平たく言えば「地元市民にさえ注目してもらえる努力が出来てないチーム」なのよ。ギオンスタジアム併用している団体でノジマステラ以外はなんとも「乗っかってみた」系(ダイナボアーズとライズは厳密に「ホームスタジアム」制度を採用していないので、こだわっていないっぽい)だし。
結果的にSC相模原のメインスポンサーたるDeNAが海老名・厚木移転をぶちあげたが海老名市からはしごを外されてしまっている。つまり「その程度」という話なのだ。

結局、相模原に関してはギオンスタジアムの公金投入スキーム(廃棄物処理施設の補填としての運動施設整備:このスキームは1970~2000年頃に全国で実施された都市型産業廃棄物処理施設の誘致とその補填的な動きである)の都合があるのでギオンスタジアムを再整備するしか道がなく、従って道路状況の改善と駐車施設の拡充、かつスタジアムのJ2規格への改修が最善という話になる。

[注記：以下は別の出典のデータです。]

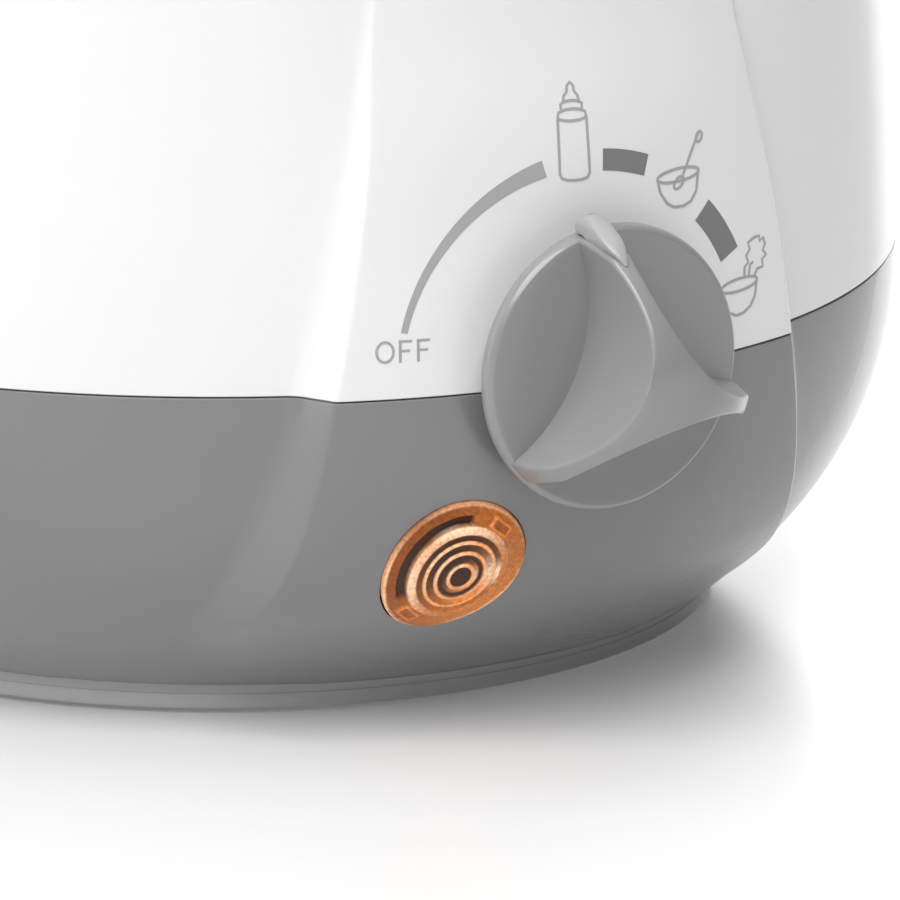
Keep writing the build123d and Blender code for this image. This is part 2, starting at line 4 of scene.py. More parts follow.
import bmesh
import bpy
import numpy as np
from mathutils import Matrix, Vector


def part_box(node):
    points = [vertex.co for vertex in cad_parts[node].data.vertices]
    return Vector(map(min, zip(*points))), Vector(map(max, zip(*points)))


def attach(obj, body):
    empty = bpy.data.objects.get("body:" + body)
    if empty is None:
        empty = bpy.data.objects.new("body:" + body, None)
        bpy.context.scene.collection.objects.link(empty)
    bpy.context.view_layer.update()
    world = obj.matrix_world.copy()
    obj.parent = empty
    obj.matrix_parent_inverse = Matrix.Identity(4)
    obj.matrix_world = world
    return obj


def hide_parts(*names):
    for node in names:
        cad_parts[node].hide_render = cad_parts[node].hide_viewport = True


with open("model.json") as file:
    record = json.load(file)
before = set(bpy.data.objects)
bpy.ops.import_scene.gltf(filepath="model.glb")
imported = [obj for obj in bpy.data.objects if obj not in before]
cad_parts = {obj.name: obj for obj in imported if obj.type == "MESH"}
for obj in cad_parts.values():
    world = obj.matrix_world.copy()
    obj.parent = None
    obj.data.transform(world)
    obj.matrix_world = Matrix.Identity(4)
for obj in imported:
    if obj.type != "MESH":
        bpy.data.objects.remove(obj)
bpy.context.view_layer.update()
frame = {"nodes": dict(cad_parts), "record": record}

MM = 0.001

# ---- Sizes shared by the pieces, in millimetres, taken from the frame ----------------
UPPER = [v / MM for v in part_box("upper_housing")[1]]
WELL = [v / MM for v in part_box("warming_well")[1]]
KNOB = [[v / MM for v in corner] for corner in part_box("knob")]
JOINT = frame["record"]["behaviour"]["joints"][0]
AXIS_Z = JOINT["pos_m"][2] / MM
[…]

なお、公共施設として自治体が整備しろとか色々言う向きがあるが、「絶対にそれでなくてはならない」という理由はない(アメリカの主な競技場の大半は大学の保有物)し、民設民営であっていけない理由はない。
また、公営は赤字でいいとかいう馬鹿理論はやめておけ。独立採算であったとしても予算時に設定された以上の公金投入は認められていない。
※最初から事業計画で建てた運営費に対する収入に、公金が設定される場合、議会承認があればそれは「赤字」とは言わない。それが「事業運営規模の1~2割である事が望ましい」とは言えど、資金ショートしたから追加投入とか最初から半額以上の収入が公金とか言われたら、地元が怒っていいという話である。

従って相模原市の選択は間違ってはいないし、まず本拠地にしているチームが自分たちで顧客開拓
・顧客維持をする努力をする事が大事なのではないかと。
今回の案は結局「なんか場所が出来るし、余所でやってる事のまねして提出すれば通るだろうて」という程度だったという事だと思う。
同時期に建設が決まった山形(天童)や福島、既に動いているいわき、出来上がった今治に比べると、地元(商工会議所や青年会)とのコミュニケーションが足りなかったと言わざるを得ない。勝手に盛り上がって勝手にコケて、勝手にオラついているだけなのだ。

都市としての状態の認識が全く出来ていない現状、果たして本当に必要とされているのか疑問である。